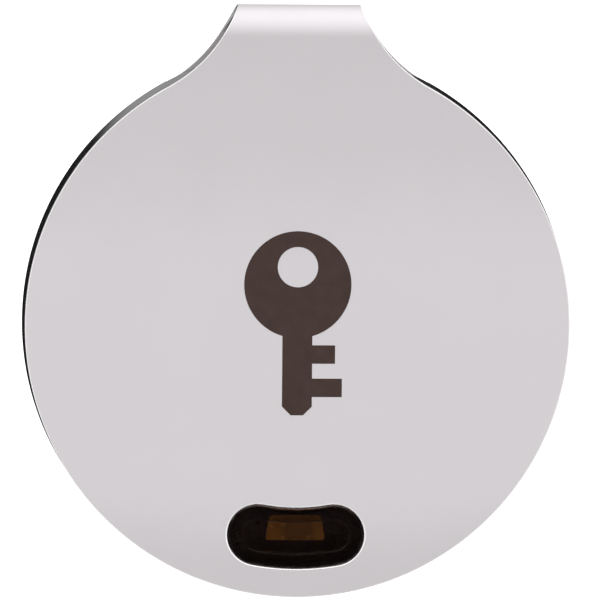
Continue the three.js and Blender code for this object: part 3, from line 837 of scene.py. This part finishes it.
SWITCH_RADIUS = 11.6
FILM_BULGE = 0.08
FILM_BULGE_RADIUS = 1.3
FILM_RINGS = (0.02, 0.2, 0.4, 0.6, 0.8, 1.0)
FILM_CORNERS = [(-1.7, -0.72, 0.12), (1.7, -0.72, 0.12), (1.47, 0.74, 0.22), (-1.47, 0.74, 0.22)]


def switch_film():
    """The switch's film: a tape with round corners, pushed up in the middle by the metal dome."""
    front, back = depths("switch_film")
    outline = filleted(FILM_CORNERS, 6)
    rings = []
    for depth, scales in ((back, FILM_RINGS), (front, FILM_RINGS[::-1])):
        for scale in scales:
            ring = []
            for x, v in outline:
                away = min(math.hypot(x, v) * scale / FILM_BULGE_RADIUS, 1)
                fall = FILM_BULGE * (0.5 - 0.5 * math.cos(math.pi * away))
                ring.append((x * scale, depth + fall, v * scale - SWITCH_RADIUS))
            rings.append(ring)
    film = make("domed_film", loft_mesh(rings), AMBER)
    even_shading(film)
    show(film, "tag", "amber_film", "switch_film")


switch_film()

# ---------------------------------------------------------------------------------------------
# Rear housing and battery door
# ---------------------------------------------------------------------------------------------


CARRIER_SEAT_RADIUS = 14.92
CARRIER_SEAT_DEPTH = 0.82
CAVITY_RADIUS = 14.3
CAVITY_DEPTH = 2.17
LEDGE_RADIUS = 13.6
DOOR_SEAT_RADIUS = 12.9
FLANGE_RADIUS = 11.85
FLANGE_THICKNESS = 0.35
RECESS_EDGE = 0.02
NOTCH_RADIUS = 12.28
NOTCH_INNER_RADIUS = 10.5
NOTCH_HALF_ANGLE = math.radians(9.5)
NOTCH_FRONT = 0.6  # how far a notch's cutter reaches in front of the flange's back
NOTCH_BACK = 0.04
CUTTER_EDGE = 0.01


def rear_housing():
    """The turned housing, with the recess for the tab and the notches that let the lugs through."""
    front, back = depths("rear_housing")
    flange_back = depths("door_seal")[0] - GAP
    profile = filleted([
        (DISC_RADIUS, front, 0.05),
        (CARRIER_SEAT_RADIUS, front, 0),
        (CARRIER_SEAT_RADIUS, CARRIER_SEAT_DEPTH, 0),
        (CAVITY_RADIUS, CARRIER_SEAT_DEPTH, 0),
        (CAVITY_RADIUS, CAVITY_DEPTH, 0),
        (LEDGE_RADIUS, CAVITY_DEPTH, 0),
        (LEDGE_RADIUS, flange_back - FLANGE_THICKNESS, 0),
        (FLANGE_RADIUS, flange_back - FLANGE_THICKNESS, 0.05),
        (FLANGE_RADIUS, flange_back, 0.05),
        (DOOR_SEAT_RADIUS, flange_back, 0.06),
        (DOOR_SEAT_RADIUS, back, 0.07),
        (HOUSING_RADIUS, back, 0.28),
    ], 6)
    housing = make("rear_shell", lathe_mesh(profile), GLOSS)
    recess_front = depths("tab_adhesive")[0] - GAP
    recess = plate_mesh([tab_cutter_outline()], recess_front, back + PAST, RECESS_EDGE, steps=1)
    boolean(housing, recess, "DIFFERENCE")
    for turn in LUG_ANGLES:
        middle = math.radians(turn - DOOR_TWIST)
        outline = sector(NOTCH_INNER_RADIUS, NOTCH_RADIUS, middle, NOTCH_HALF_ANGLE)
        notch_front, notch_back = flange_back - NOTCH_FRONT, flange_back + NOTCH_BACK
        notch = plate_mesh([outline], notch_front, notch_back, CUTTER_EDGE, steps=1)
        boolean(housing, notch, "DIFFERENCE")
    even_shading(housing)
    show(housing, "tag", "gloss_black", "rear_housing")


rear_housing()

DOOR_RADIUS = 12.75
SKIRT_INNER = 11.05
SKIRT_OUTER = 11.65
LID_FRONT_RADIUS = 10.9  # the lid's flat faces begin at these radii
LID_BACK_RADIUS = 12.4
LUG_RADIUS = 12.2
LUG_INNER_RADIUS = 11.4
LUG_HALF_ANGLE = math.radians(7)
LUG_THICKNESS = 0.33
LUG_EDGE = 0.05
GRIP_RADIUS = 9.4
GRIP_HALF_ANGLE = math.radians(24)
GRIP_HALF_WIDTH = 1.1
GRIP_DEPTH = 0.16
GRIP_LIP = 0.07
GRIP_CORE = 0.05  # half-width of the innermost ring of a grip's floor
GRIP_SIDE = 0.15  # width of the sloping side
GRIP_RISE = 0.35  # share of the depth that the floor has risen by at the side's foot
GRIP_FLOOR_STEPS = 8
GRIP_SIDE_STEPS = 6
ARROW_HALF_WIDTH = 0.2
ARROW_HEAD = 0.66
ARROW_TAIL_ANGLE = math.radians(13)
ARROW_NECK_ANGLE = math.radians(6)
ARROW_TIP_ANGLE = math.radians(12)
ENGRAVING = 0.1


def grip_cutter(middle, back):
    """A thumb grip: a curved scoop with a soft lip."""
    rings = []
    for i in range(GRIP_FLOOR_STEPS + 1):
        t = i / GRIP_FLOOR_STEPS
        half = GRIP_CORE + (GRIP_HALF_WIDTH - (GRIP_CORE + GRIP_SIDE)) * t
        rings.append((half, back - GRIP_DEPTH * (1 - GRIP_RISE * t ** 3)))
    for i in range(1, GRIP_SIDE_STEPS + 1):
        t = i / GRIP_SIDE_STEPS
        half = GRIP_HALF_WIDTH - GRIP_SIDE + GRIP_SIDE * t
        rings.append((half, back - GRIP_DEPTH * (1 - GRIP_RISE) * (1 - t)))
    rings.append((GRIP_HALF_WIDTH + GRIP_LIP, back + 0.02))
    rings.append((GRIP_HALF_WIDTH + GRIP_LIP, back + 0.4))
    slots = [arc_slot(GRIP_RADIUS, half, GRIP_HALF_ANGLE, middle) for half, _ in rings]
    return loft_mesh([[(x, depth, v) for x, v in slot] for slot, (_, depth) in zip(slots, rings)])


def arrow_outline(middle):
    """A bent arrow that shows which way the door turns to open."""
    tail, neck, tip = middle + ARROW_TAIL_ANGLE, middle - ARROW_NECK_ANGLE, middle - ARROW_TIP_ANGLE
    outer = arc(GRIP_RADIUS + ARROW_HALF_WIDTH, tail, neck, 24)
    head = [
        polar(GRIP_RADIUS + ARROW_HEAD, neck),
        polar(GRIP_RADIUS, tip),
        polar(GRIP_RADIUS - ARROW_HEAD, neck),
    ]
    return outer + head + arc(GRIP_RADIUS - ARROW_HALF_WIDTH, neck, tail, 24)


def battery_door():
    """The turned lid with its skirt, three lugs, two thumb grips and two engraved arrows."""
    skirt_front, back = depths("battery_door")
    wall = depths("door_pad")[1] + GAP
    profile = filleted([
        (LID_FRONT_RADIUS, wall, 0),
        (SKIRT_INNER, wall, 0.04),
        (SKIRT_INNER, skirt_front, 0.08),
        (SKIRT_OUTER, skirt_front, 0.08),
        (SKIRT_OUTER, wall, 0.04),
        (DOOR_RADIUS, wall, 0.05),
        (DOOR_RADIUS, back, 0.09),
        (LID_BACK_RADIUS, back, 0),
    ])
    door = make("bayonet_door", lathe_mesh(profile, closed=False), TEXTURED)
    for turn in LUG_ANGLES:
        outline = sector(LUG_INNER_RADIUS, LUG_RADIUS, math.radians(turn), LUG_HALF_ANGLE)
        lug = plate_mesh([outline], skirt_front, skirt_front + LUG_THICKNESS, LUG_EDGE, steps=3)
        boolean(door, lug, "UNION")
    for middle in (0, math.pi):
        boolean(door, grip_cutter(middle, back), "DIFFERENCE")
    for middle in (math.pi / 2, DOWN):
        arrow = plate_mesh([arrow_outline(middle)], back - ENGRAVING, back + 0.3, CUTTER_EDGE, steps=1)
        boolean(door, arrow, "DIFFERENCE")
    even_shading(door)
    show(door, "door", "gloss_black_door", "battery_door")


battery_door()

# ---------------------------------------------------------------------------------------------
# Studio: camera, light and floor
# ---------------------------------------------------------------------------------------------

CAMERA_DISTANCE = 1.5
CAMERA_AZIMUTH = -2.4
CAMERA_ELEVATION = 5.0
CAMERA_ROLL = 0.5
FRAME_WIDTH = 34.08 * MM
AIM = Vector((0.13, FRONT_Y, DISC_Z + 1.48)) * MM
CAMERA_SHADE_OUTER = 0.30  # the dim patch round the camera fades in between these angles, in radians
CAMERA_SHADE_INNER = 0.12
FLOOR_DROP = 22
FLOOR_SIZE = 12


def direction(azimuth, elevation):
    """The way from the object to a camera at this azimuth and elevation, in degrees."""
    a, e = math.radians(azimuth), math.radians(elevation)
    return Vector((math.sin(a) * math.cos(e), -math.cos(a) * math.cos(e), math.sin(e)))


def make_camera():
    data = bpy.data.cameras.new("camera")
    data.sensor_width = 36
    data.lens = data.sensor_width * CAMERA_DISTANCE / FRAME_WIDTH
    data.clip_start = 0.05
    data.clip_end = 100
    camera = bpy.data.objects.new("camera", data)
    bpy.context.scene.collection.objects.link(camera)
    towards = direction(CAMERA_AZIMUTH, CAMERA_ELEVATION)
    camera.location = AIM + towards * CAMERA_DISTANCE
    facing = towards.to_track_quat("Z", "Y")
    camera.rotation_mode = "QUATERNION"
    roll = Matrix.Rotation(math.radians(CAMERA_ROLL), 3, "Z").to_quaternion()
    camera.rotation_quaternion = facing @ roll
    bpy.context.scene.camera = camera


def softbox(name, azimuth, elevation, distance, width, height, radiance):
    """A rectangular lamp that faces the tag, as bright as this radiance says."""
    data = bpy.data.lights.new(name, "AREA")
    data.shape = "RECTANGLE"
    data.size = width
    data.size_y = height
    data.energy = radiance * math.pi * width * height
    lamp = bpy.data.objects.new(name, data)
    bpy.context.scene.collection.objects.link(lamp)
    towards = direction(azimuth, elevation)
    lamp.location = AIM + towards * distance
    lamp.rotation_mode = "QUATERNION"
    lamp.rotation_quaternion = towards.to_track_quat("Z", "Y")
    lamp.visible_camera = False


def studio_world():
    """Bright above and in front, dimmer behind, dark low down behind the tag and round the camera.

    The camera itself sees plain white.
    """
    world = bpy.data.worlds.new("studio")
    world.use_nodes = True
    tree = world.node_tree

    def spread(source, start, end, low, high):
        node = tree.nodes.new("ShaderNodeMapRange")
        node.interpolation_type = "SMOOTHSTEP"
        for socket, value in (("From Min", start), ("From Max", end), ("To Min", low), ("To Max", high)):
            node.inputs[socket].default_value = value
        tree.links.new(source, node.inputs["Value"])
        return node.outputs["Result"]

    def mixed(factor, first, second):
        node = tree.nodes.new("ShaderNodeMix")
        for socket, source in (("Factor", factor), ("A", first), ("B", second)):
            if isinstance(source, float):
                node.inputs[socket].default_value = source
            else:
                tree.links.new(source, node.inputs[socket])
        return node.outputs["Result"]

    def towards(way):
        node = tree.nodes.new("ShaderNodeVectorMath")
        node.operation = "DOT_PRODUCT"
        node.inputs[1].default_value = way
        tree.links.new(place.outputs["Generated"], node.inputs[0])
        return node.outputs["Value"]

    place = tree.nodes.new("ShaderNodeTexCoord")
    path = tree.nodes.new("ShaderNodeLightPath")
    height = towards((0, 0, 1))
    horizon = spread(towards((0, 1, 0)), -0.4, 0.25, 1.42, 0.50)
    lower = mixed(spread(height, -0.7, 0.0, 0.0, 1.0), 0.85, horizon)
    dome = mixed(spread(towards((0, -0.3, 0.95)), 0.3, 0.95, 0.0, 1.0), lower, 1.45)
    low_behind = spread(height, 0.06, 0.10, 1.0, 0.0)
    backdrop = spread(towards((0, 1, 0)), 0.85, 0.95, 0.0, 1.0)
    behind = tree.nodes.new("ShaderNodeMath")
    behind.operation = "MULTIPLY"
    tree.links.new(low_behind, behind.inputs[0])
    tree.links.new(backdrop, behind.inputs[1])
    to_camera = towards(direction(CAMERA_AZIMUTH, CAMERA_ELEVATION))
    hole = spread(to_camera, math.cos(CAMERA_SHADE_OUTER), math.cos(CAMERA_SHADE_INNER), 0.0, 1.0)
    light = mixed(hole, mixed(behind.outputs[0], dome, 0.015), 0.06)
    seen = mixed(path.outputs["Is Camera Ray"], light, 1.0)
    tree.links.new(seen, tree.nodes["Background"].inputs["Strength"])
    tree.nodes["Background"].inputs["Color"].default_value = (1, 1, 1, 1)
    bpy.context.scene.world = world


def make_floor():
    """A plain white floor below the hanging tag."""
    look = Look("floor_white")
    look.roughness(look.noise(0.01, 2), 0.8, 0.9)
    look.colour(look.noise(0.004, 2), (0.86, 0.86, 0.86), (0.88, 0.88, 0.88))
    look.shader.inputs["Emission Color"].default_value = (1, 1, 1, 1)
    look.shader.inputs["Emission Strength"].default_value = 0.5
    bm = bmesh.new()
    bmesh.ops.create_grid(bm, x_segments=4, y_segments=4, size=FLOOR_SIZE)
    mesh = bpy.data.meshes.new("floor")
    bm.to_mesh(mesh)
    bm.free()
    mesh.materials.append(look.material)
    floor = bpy.data.objects.new("floor", mesh)
    bpy.context.scene.collection.objects.link(floor)
    floor.location.z = (SHELL_LOW.z - FLOOR_DROP) * MM
    floor.visible_glossy = False


make_camera()
make_floor()
studio_world()
softbox("top_softbox", 5, 84, 0.5, 0.6, 0.5, 0.3)
softbox("back_softbox", 150, 45, 0.7, 0.3, 0.3, 1.2)
bpy.context.scene.view_settings.view_transform = "Standard"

■ ■ ■ ■ ■ ■ ■

**What is required:** Repeat, word for word, the lines from the opening of the material through the line containing "(-1.47, 0.74, 0.22)]".

**Result:**
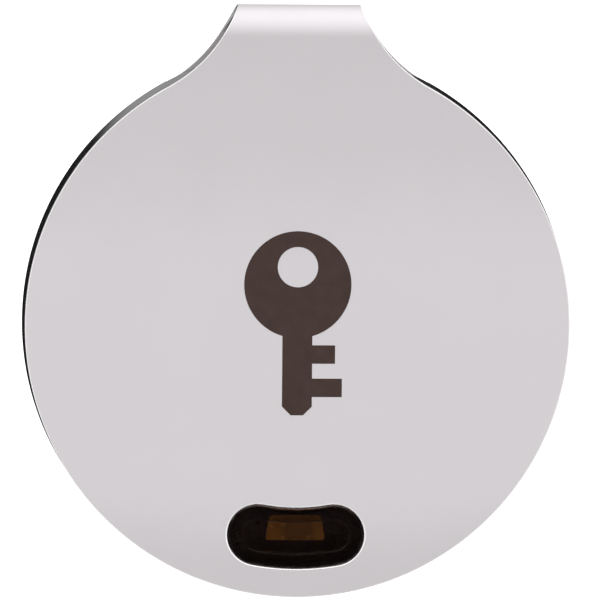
Continue the three.js and Blender code for this object: part 3, from line 837 of scene.py. This part finishes it.
SWITCH_RADIUS = 11.6
FILM_BULGE = 0.08
FILM_BULGE_RADIUS = 1.3
FILM_RINGS = (0.02, 0.2, 0.4, 0.6, 0.8, 1.0)
FILM_CORNERS = [(-1.7, -0.72, 0.12), (1.7, -0.72, 0.12), (1.47, 0.74, 0.22), (-1.47, 0.74, 0.22)]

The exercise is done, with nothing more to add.